In April of 1857 Queen Victoria gave birth to her ninth and final child, Beatrice. The next January her eldest, Princess Victoria, was wedded to Crown Prince Frederick William of Germany and Prussia. Both Victoria and her consort Albert were sad to see their pride and joy go. In one of the Queen’s frequent letters to her daughter she wrote, “It really makes me shudder when I look around to all your sweet, happy, unconscious sisters and think I must give them up too — one by one.”
A year later the younger Victoria and Frederick welcomed the Queen of England’s first grandchild Wilhelm. Victoria and Albert had hoped their daughter and son-in-law might be moderating influences on the fast growing kingdom’s authoritarian leanings. The younger couple were well suited together, and planned to reign together as Victoria and Albert. Unfortunately Frederick was already dying of cancer when he inherited his father’s crowns, and he reigned only 99 days before expiring. Wilhelm reigned with an iron fist and his actions spurred the First World War.
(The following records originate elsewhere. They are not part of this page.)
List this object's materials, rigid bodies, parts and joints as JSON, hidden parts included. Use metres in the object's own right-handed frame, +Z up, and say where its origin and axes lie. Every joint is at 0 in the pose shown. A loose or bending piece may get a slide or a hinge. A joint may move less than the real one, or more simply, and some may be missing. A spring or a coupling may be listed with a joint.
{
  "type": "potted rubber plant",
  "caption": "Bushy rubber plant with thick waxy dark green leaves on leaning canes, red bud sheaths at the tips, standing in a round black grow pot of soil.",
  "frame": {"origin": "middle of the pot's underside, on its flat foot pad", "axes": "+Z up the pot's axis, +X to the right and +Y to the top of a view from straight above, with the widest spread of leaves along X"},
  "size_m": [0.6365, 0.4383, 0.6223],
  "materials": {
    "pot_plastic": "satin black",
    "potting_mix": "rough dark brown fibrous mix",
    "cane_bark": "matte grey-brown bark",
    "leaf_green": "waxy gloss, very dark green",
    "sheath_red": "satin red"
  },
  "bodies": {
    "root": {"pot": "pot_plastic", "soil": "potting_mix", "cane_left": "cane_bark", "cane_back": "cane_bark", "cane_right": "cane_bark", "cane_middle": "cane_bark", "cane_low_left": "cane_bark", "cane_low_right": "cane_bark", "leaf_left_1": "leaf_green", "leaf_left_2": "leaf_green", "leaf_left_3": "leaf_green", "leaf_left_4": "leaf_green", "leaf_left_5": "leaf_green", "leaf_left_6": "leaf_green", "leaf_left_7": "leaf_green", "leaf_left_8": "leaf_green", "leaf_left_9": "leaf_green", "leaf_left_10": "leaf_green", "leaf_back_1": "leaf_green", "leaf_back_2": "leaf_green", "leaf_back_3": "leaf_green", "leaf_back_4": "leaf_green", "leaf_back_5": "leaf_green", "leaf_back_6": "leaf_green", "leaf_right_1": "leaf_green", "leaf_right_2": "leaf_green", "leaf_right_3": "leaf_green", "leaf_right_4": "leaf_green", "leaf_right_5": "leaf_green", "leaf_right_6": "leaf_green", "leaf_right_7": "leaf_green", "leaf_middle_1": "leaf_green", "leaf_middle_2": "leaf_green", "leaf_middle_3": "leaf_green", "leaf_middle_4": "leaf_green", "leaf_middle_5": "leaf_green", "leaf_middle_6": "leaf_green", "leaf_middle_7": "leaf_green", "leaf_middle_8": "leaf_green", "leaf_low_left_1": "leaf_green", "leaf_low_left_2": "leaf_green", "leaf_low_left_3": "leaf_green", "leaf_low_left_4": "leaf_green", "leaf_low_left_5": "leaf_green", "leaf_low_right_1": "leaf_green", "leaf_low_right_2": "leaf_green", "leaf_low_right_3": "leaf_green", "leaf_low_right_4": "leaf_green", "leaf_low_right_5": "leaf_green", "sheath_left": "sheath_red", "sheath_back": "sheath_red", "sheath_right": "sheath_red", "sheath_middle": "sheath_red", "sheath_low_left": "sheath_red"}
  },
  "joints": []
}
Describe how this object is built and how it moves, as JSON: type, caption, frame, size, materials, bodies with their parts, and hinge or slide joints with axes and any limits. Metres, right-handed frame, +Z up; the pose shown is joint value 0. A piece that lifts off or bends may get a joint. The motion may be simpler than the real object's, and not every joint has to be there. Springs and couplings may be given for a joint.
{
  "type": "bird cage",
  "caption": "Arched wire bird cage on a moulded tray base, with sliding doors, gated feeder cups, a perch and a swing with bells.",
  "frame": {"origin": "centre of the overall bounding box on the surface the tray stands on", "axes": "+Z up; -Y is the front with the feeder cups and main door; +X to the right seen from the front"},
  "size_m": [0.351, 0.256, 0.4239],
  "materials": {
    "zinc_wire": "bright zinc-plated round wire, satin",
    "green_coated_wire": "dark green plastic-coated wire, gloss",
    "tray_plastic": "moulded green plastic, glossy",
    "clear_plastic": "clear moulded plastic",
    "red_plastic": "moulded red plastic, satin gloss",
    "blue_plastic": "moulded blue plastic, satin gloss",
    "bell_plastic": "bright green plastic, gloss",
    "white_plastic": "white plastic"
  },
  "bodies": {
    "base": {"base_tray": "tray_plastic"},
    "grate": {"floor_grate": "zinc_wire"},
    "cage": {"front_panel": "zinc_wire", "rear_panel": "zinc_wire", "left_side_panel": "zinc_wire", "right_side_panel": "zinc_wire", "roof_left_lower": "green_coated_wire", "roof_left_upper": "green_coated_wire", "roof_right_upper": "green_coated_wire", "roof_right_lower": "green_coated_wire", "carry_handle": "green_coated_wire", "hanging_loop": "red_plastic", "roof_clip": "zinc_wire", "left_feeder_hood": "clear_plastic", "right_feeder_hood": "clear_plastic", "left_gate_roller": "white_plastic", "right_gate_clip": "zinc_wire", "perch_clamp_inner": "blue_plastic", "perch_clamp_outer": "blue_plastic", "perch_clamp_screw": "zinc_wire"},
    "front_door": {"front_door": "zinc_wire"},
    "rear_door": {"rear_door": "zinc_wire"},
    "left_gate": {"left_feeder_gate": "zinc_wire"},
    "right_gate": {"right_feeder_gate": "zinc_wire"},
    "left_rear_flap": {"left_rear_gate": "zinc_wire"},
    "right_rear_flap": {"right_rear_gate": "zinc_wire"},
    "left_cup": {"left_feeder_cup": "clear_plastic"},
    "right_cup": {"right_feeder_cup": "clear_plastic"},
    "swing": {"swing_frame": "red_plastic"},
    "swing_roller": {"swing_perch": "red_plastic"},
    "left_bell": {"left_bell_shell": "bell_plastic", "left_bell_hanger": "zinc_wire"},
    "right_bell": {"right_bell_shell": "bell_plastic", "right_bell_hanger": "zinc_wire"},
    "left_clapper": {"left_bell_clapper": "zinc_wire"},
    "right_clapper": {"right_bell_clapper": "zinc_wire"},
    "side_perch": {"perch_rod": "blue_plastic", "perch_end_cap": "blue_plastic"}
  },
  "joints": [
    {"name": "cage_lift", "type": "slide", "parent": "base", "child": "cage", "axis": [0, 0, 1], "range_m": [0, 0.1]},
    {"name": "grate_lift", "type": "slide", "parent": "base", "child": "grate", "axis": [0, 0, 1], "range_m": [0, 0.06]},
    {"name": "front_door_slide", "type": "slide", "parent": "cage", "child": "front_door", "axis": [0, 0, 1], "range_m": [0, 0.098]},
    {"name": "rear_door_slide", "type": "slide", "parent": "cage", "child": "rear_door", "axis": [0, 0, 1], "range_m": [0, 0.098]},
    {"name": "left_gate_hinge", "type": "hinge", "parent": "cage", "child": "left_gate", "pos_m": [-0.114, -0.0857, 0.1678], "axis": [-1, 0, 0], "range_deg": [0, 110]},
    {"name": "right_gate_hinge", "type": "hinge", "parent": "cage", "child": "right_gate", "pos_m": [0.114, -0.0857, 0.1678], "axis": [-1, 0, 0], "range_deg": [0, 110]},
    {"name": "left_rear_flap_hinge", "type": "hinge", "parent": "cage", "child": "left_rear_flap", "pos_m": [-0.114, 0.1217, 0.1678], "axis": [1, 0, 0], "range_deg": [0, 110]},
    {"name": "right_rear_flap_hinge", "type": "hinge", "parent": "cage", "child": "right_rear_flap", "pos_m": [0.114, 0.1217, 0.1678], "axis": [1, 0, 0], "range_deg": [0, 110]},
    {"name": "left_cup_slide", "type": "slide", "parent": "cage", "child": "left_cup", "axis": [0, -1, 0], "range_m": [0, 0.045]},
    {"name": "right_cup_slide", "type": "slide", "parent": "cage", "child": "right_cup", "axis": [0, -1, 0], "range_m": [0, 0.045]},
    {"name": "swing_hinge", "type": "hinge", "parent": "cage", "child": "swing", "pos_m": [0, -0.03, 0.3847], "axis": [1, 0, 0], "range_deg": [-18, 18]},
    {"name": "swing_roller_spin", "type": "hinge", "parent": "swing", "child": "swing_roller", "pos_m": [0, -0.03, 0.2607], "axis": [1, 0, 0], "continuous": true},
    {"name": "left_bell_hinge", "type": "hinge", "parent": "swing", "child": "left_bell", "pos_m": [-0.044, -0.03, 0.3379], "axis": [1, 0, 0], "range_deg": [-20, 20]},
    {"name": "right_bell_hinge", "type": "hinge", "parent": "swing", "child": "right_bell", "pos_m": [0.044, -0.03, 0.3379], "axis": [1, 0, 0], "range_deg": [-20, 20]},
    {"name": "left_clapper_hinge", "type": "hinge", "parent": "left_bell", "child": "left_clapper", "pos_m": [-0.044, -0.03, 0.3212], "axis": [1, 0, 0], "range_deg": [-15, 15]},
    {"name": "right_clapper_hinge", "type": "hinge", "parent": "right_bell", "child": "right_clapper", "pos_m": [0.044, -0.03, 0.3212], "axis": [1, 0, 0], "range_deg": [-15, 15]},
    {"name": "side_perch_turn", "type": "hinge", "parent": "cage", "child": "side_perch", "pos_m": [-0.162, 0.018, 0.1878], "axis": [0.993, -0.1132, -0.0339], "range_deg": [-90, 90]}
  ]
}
Queen Victoria’s domineering mother the Duchess of Kent died in early 1861. Going through her effects, Victoria leaened her mother had loved her deeply. She felt tremendous anguish over the rift between them and the years apart, and blamed her governess and her mother’s advisor for souring things. While she grieved Albert, plagued by constant stomach ailments, took over most of her duties.
Victoria’s heir Crown Prince Albert Edward had never been the great pupil his older sister was, and he longed for an active military service his mother forbade. In 1860 he took a grand tour of North America, to see and be seen. It was a success, although word of immoral conduct crossed the Atlantic to his parents. In 1861 the Crown Prince was sent to Dublin “to watch military manoeuvres”, really to meet the woman his parents wanted him to marry, Princess Alexandra of Denmark.
During this trip to Ireland, the prince spent three nights with an Irish actress his army buds snuck into the camp. He was back at Cambridge University by the time his parents had been alerted. Prince Consort Albert went to chastise him. Two weeks later, in August 1861, the king died. At the time his death was attributed to typhoid fever, but due to his illness for at least two years prior, modern historians think abdominal cancer a more likely culprit. Victoria blamed her eldest son.